Latitude:   00.44.93 S       
Longitude: 090.18.350W

Weather: Sunny - 85

Last Port:
LaLibertad, Ecuador

Distance covered    
since last entry:
530  nautical miles

          Galapagos is filled with the timeless and tame...  and as visitors, an albatross over open sea is no more
surprising than birds with sky-blue feet, tortoises the size of furniture, baby sea lions underfoot and dog size iguanas that
resemble something out of Jurassic Park.  The Galapagos Islands are endlessly fascinating and surprising.  

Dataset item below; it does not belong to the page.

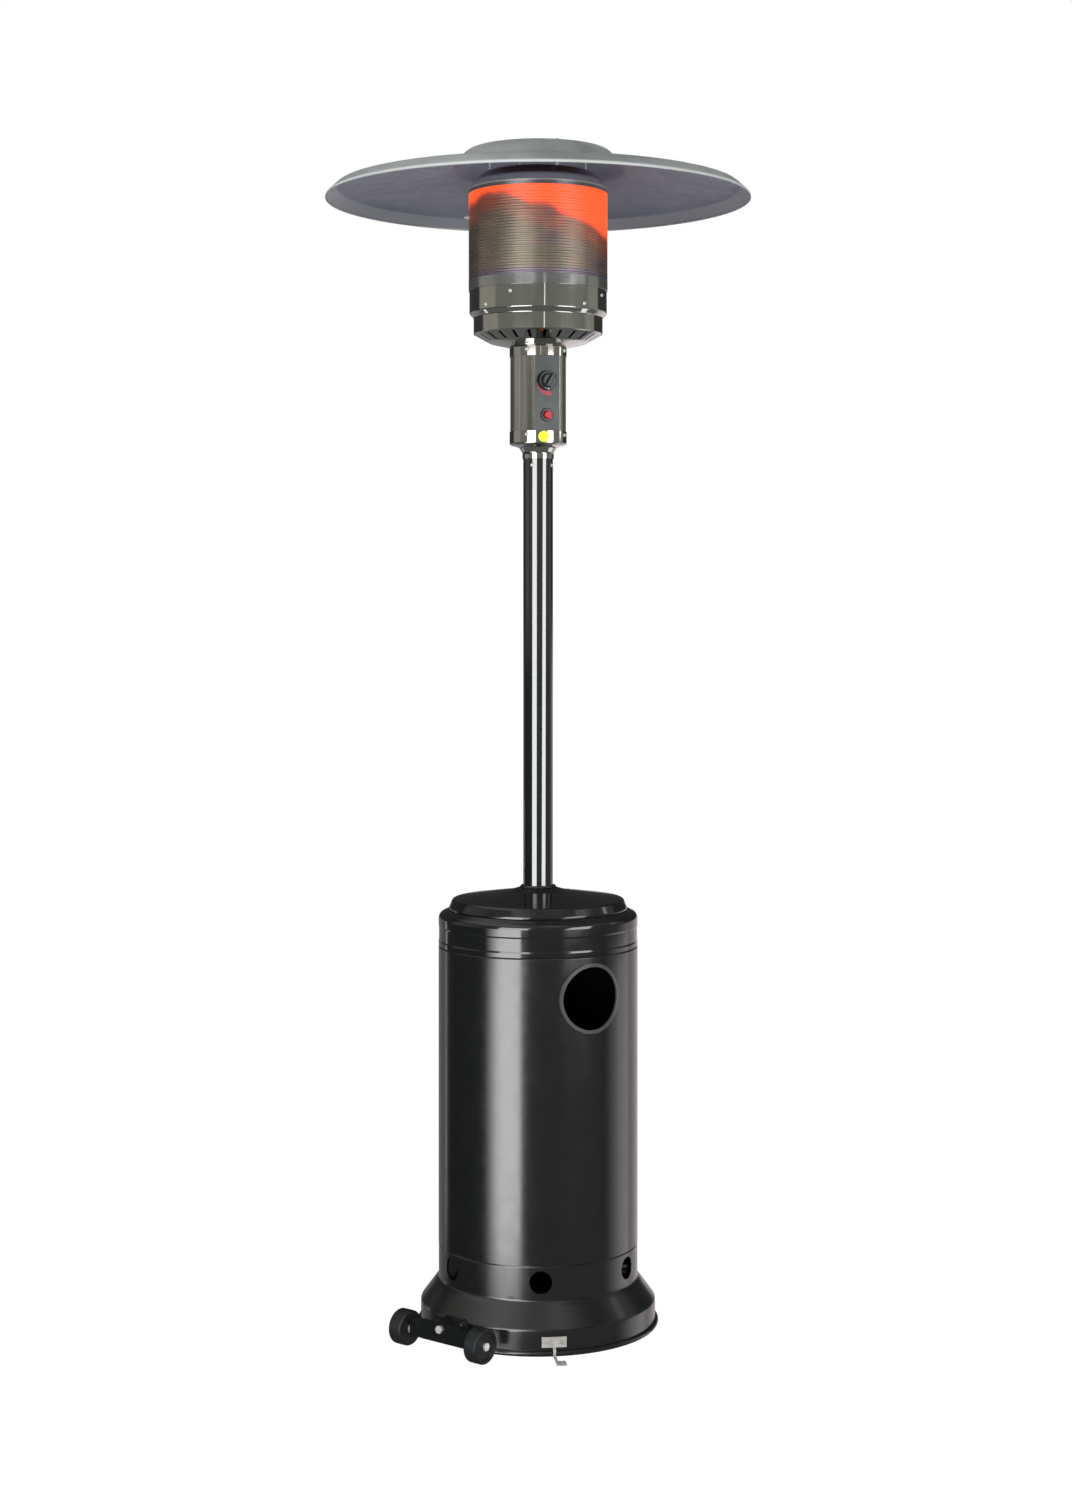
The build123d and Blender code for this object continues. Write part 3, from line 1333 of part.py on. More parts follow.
# Thermocouple from the valve to its tip beside the pilot
with BuildPart() as thermocouple:
    thermocouple_points = [
        (port_face, thermocouple_y, thermocouple_port_height),
        (service_turn, thermocouple_y, thermocouple_port_height),
        (service_turn, thermocouple_y, mixer_low),
        (pilot_x, thermocouple_y, service_turn_height),
        (pilot_x, thermocouple_y, pan_high),
    ]
    add(tube_along(thermocouple_points, [6, 14, 14], service_radius, 0))
    with Locations((pilot_x, thermocouple_y, pan_high - thermocouple_sink)):
        Cylinder(electrode_radius, thermocouple_length, align=standing)
thermocouple.part.label = "thermocouple"
export_step(thermocouple.part, "parts/thermocouple.step")

# Ignition electrode: a ceramic rod with a bent wire that points at the pilot
with BuildPart() as ignition_electrode:
    with Locations((electrode_x, electrode_y, electrode_low)):
        Cylinder(electrode_radius, electrode_length, align=standing)
    electrode_top = electrode_low + electrode_length
    wire_points = [
        (electrode_x, electrode_y, electrode_top - 1),
        (electrode_x, electrode_y, electrode_top + electrode_wire_reach - 2),
        (electrode_x, electrode_y + electrode_wire_reach, electrode_top + electrode_wire_reach),
    ]
    add(tube_along(wire_points, [2], electrode_wire_radius, 0))
ignition_electrode.part.label = "ignition_electrode"
export_step(ignition_electrode.part, "parts/ignition_electrode.step")

# Burner dish: a shallow bowl with radial air slots, its lip inside the band
with BuildPart() as burner_dish:
    dish_points = [
        (collar_flange_radius, dish_low),
        (dish_flat_radius, dish_low),
        (dish_knee_radius, dish_knee_height),
        (lip_radius, band_low),
        (lip_radius, band_low + dish_lip_height),
    ]
    revolve(sheet_section(dish_points, [12, 20, 4], head_sheet), axis=Axis.Z)
    with BuildSketch(Plane.XY.offset(dish_knee_height - 2)):
        with PolarLocations(dish_slot_circle, dish_slot_count):
            SlotOverall(dish_slot_length, dish_slot_width)
    extrude(amount=band_low - dish_knee_height + 3, mode=Mode.SUBTRACT)
burner_dish.part.label = "burner_dish"
export_step(burner_dish.part, "parts/burner_dish.step")

# Burner band: two diameters with a step between them
with BuildPart() as burner_band:
    band_points = [
        (band_low_radius, band_low),
        (band_low_radius, band_step_low),
        (band_radius, band_step_high),
        (band_radius, band_high),
    ]
    revolve(sheet_section(band_points, [3, 3], head_sheet), axis=Axis.Z)
    with Locations(*pan_screw_places):
        Cylinder(m4_radius + hole_gap, 12, mode=Mode.SUBTRACT)
burner_band.part.label = "burner_band"
export_step(burner_band.part, "parts/burner_band.step")

# Band screws: two rows of four
with BuildPart() as band_screws:
    with Locations(*pan_screw_places):
        add(pan_screw(2 * head_sheet + seat_gap + screw_tail))
band_screws.part.label = "band_screws"
export_step(band_screws.part, "parts/band_screws.step")

# Emitter screen: a rolled cylinder, plain here where the real sheet is finely perforated
seam_place = wall_plane(seam_bolt_azimuth, screen_radius, seam_bolt_height)
with BuildPart() as emitter_screen:
    with BuildSketch(Plane.XY.offset(screen_low)):
        Circle(screen_radius)
        Circle(screen_inner_radius, mode=Mode.SUBTRACT)
    extrude(amount=screen_high - screen_low)
    with Locations(seam_place):
        Cylinder(m4_radius + hole_gap, 10, mode=Mode.SUBTRACT)
emitter_screen.part.label = "emitter_screen"
export_step(emitter_screen.part, "parts/emitter_screen.step")

# Seam bolt: it closes the screen
with BuildPart() as screen_seam_bolt:
    with Locations(seam_place.offset(-head_sheet - hole_gap) * Rot(180, 0, 0)):
        add(hex_bolt(m4_radius, m4_nut_radius, m4_hex_height, head_sheet + seam_bolt_tail))
    with Locations(seam_place):
        add(hex_nut(m4_radius, m4_nut_radius, m4_nut_height))
screen_seam_bolt.part.label = "screen_seam_bolt"
export_step(screen_seam_bolt.part, "parts/screen_seam_bolt.step")

# Emitter top cap: a domed lid on the screen's edge with a spigot inside it
with BuildPart() as emitter_top_cap:
    cap_points = [
        (screen_radius, screen_high),
        (screen_radius, screen_high + cap_edge),
        (cap_shoulder_radius, cap_shoulder_height),
        (cap_top_radius, cap_top),
        (0, cap_top),
    ]
    revolve(sheet_section(cap_points, [5, 14, 20], head_sheet), axis=Axis.Z)
    with BuildSketch(Plane.XY.offset(screen_high - cap_spigot)):
        Circle(screen_inner_radius - seat_gap)
        Circle(screen_inner_radius - seat_gap - head_sheet, mode=Mode.SUBTRACT)
    extrude(amount=cap_spigot + cap_edge + 1)
    with BuildSketch(Plane.XY.offset(cap_shoulder_height)):
        with PolarLocations(stud_circle, stud_count):
            Circle(stud_radius + hole_gap)
    extrude(amount=30, mode=Mode.SUBTRACT)
emitter_top_cap.part.label = "emitter_top_cap"
export_step(emitter_top_cap.part, "parts/emitter_top_cap.step")

# Reflector studs
with BuildPart() as reflector_studs:
    with BuildSketch(Plane.XY.offset(stud_low)):
        with PolarLocations(stud_circle, stud_count):
            Circle(stud_radius)
    extrude(amount=stud_high - stud_low)
reflector_studs.part.label = "reflector_studs"
export_step(reflector_studs.part, "parts/reflector_studs.step")

# Stud nuts: under and over the cap, then under and over the crown
with BuildPart() as stud_nuts:
    crown_under = crown_top - reflector_sheet
    nut_lows = (
        stud_low + thread_end,
        cap_top,
        crown_under - stud_nut_height - stud_nut_gap,
        crown_top + stud_nut_gap,
    )
    for nut_low in nut_lows:
        with BuildSketch(Plane.XY.offset(nut_low)):
            with PolarLocations(stud_circle, stud_count):
                RegularPolygon(stud_nut_radius, 6)
                Circle(stud_radius, mode=Mode.SUBTRACT)
        extrude(amount=stud_nut_height)
stud_nuts.part.label = "stud_nuts"
export_step(stud_nuts.part, "parts/stud_nuts.step")

# Reflector
with BuildPart() as reflector:
    reflector_points = [
        (reflector_radius, reflector_low),
        (reflector_radius, reflector_low + reflector_lip),
        (reflector_knee_radius, reflector_knee_height),
        (crown_foot_radius, crown_foot_height),
        (crown_radius, crown_top),
        (0, crown_top),
    ]
    revolve(sheet_section(reflector_points, [1.5, 5, 8, 14], reflector_sheet), axis=Axis.Z)
    with BuildSketch(Plane.XY.offset(crown_top - 4)):
        with PolarLocations(stud_circle, stud_count):
            Circle(stud_radius + hole_gap)
    extrude(amount=8, mode=Mode.SUBTRACT)
reflector.part.label = "reflector"
export_step(reflector.part, "parts/reflector.step")
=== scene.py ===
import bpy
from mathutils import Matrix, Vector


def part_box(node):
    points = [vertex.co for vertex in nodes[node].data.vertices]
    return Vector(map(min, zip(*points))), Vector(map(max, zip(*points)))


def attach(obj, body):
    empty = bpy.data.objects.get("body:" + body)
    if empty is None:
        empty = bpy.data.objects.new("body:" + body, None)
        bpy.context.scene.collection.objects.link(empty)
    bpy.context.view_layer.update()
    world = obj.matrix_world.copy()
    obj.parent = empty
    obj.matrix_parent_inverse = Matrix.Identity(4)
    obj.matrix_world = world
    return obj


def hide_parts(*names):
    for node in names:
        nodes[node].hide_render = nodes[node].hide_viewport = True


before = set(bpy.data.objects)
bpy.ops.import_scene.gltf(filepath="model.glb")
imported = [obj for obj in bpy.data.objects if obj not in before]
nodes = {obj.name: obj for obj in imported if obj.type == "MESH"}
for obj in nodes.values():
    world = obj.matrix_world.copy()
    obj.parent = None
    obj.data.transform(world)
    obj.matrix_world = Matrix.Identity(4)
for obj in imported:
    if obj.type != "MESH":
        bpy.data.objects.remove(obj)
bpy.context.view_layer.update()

import math

import bmesh
import bpy
from mathutils import Matrix, Vector

scene = bpy.context.scene
mm = 0.001
fullTurn = 2 * math.pi

# Camera: level, looking at the post from its left; lengths in metres, angles in degrees from the front
viewFrom = dict(
    azimuth=-21.5, distance=4.6, height=1.378,
    lens=57.62, sensor=36.0, shiftX=-0.0014, shiftY=-0.0998,
)


def around(azimuth, radius, height):
    angle = math.radians(azimuth)
    return Vector((radius * math.sin(angle), -radius * math.cos(angle), height))


def addCamera():
    lens = bpy.data.cameras.new("photoCamera")
    lens.lens = viewFrom["lens"]
    lens.sensor_width = viewFrom["sensor"]
    lens.shift_x = viewFrom["shiftX"]
    lens.shift_y = viewFrom["shiftY"]
    camera = bpy.data.objects.new("photoCamera", lens)
    scene.collection.objects.link(camera)
    camera.location = around(viewFrom["azimuth"], viewFrom["distance"], viewFrom["height"])
    camera.rotation_euler = (math.radians(90), 0, math.radians(viewFrom["azimuth"]))
    scene.camera = camera


addCamera()
print("camera placed")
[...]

The Volcanic islands, about 620 miles west of mainland Ecuador in the Pacific Ocean, are millions of years old.  There are 13
large islands, six smaller ones and 107 islets and rocks.  Five islands are inhabited by humans.  

Because the creatures of the Galapagos have never been hunted, they are unafraid of humans and sit calmly as we peer from
inches away.  Land iguanas give passersby the fish eye; bull seals battle bloodily over beach territory; all the while dosing,
doe-eyed baby sea lions and their watchful mamas lounge on a peaceful beach.  As we walked around the islands we spot
light-foot sally crabs, colorfully clinging to wave-washed rocks, golden rays gliding just beneath the water's surface like
spaceships, marine iguanas posing on the beaches, legs and tails entwined.  Then there are the courting blue footed boobies as
they try to seduce their mate by solemnly showing off their fine blue feet, lifting first one foot, then the other.  

The Galapagos islands are like a visit to another era, a universe far from the modern e-world we inhabit.  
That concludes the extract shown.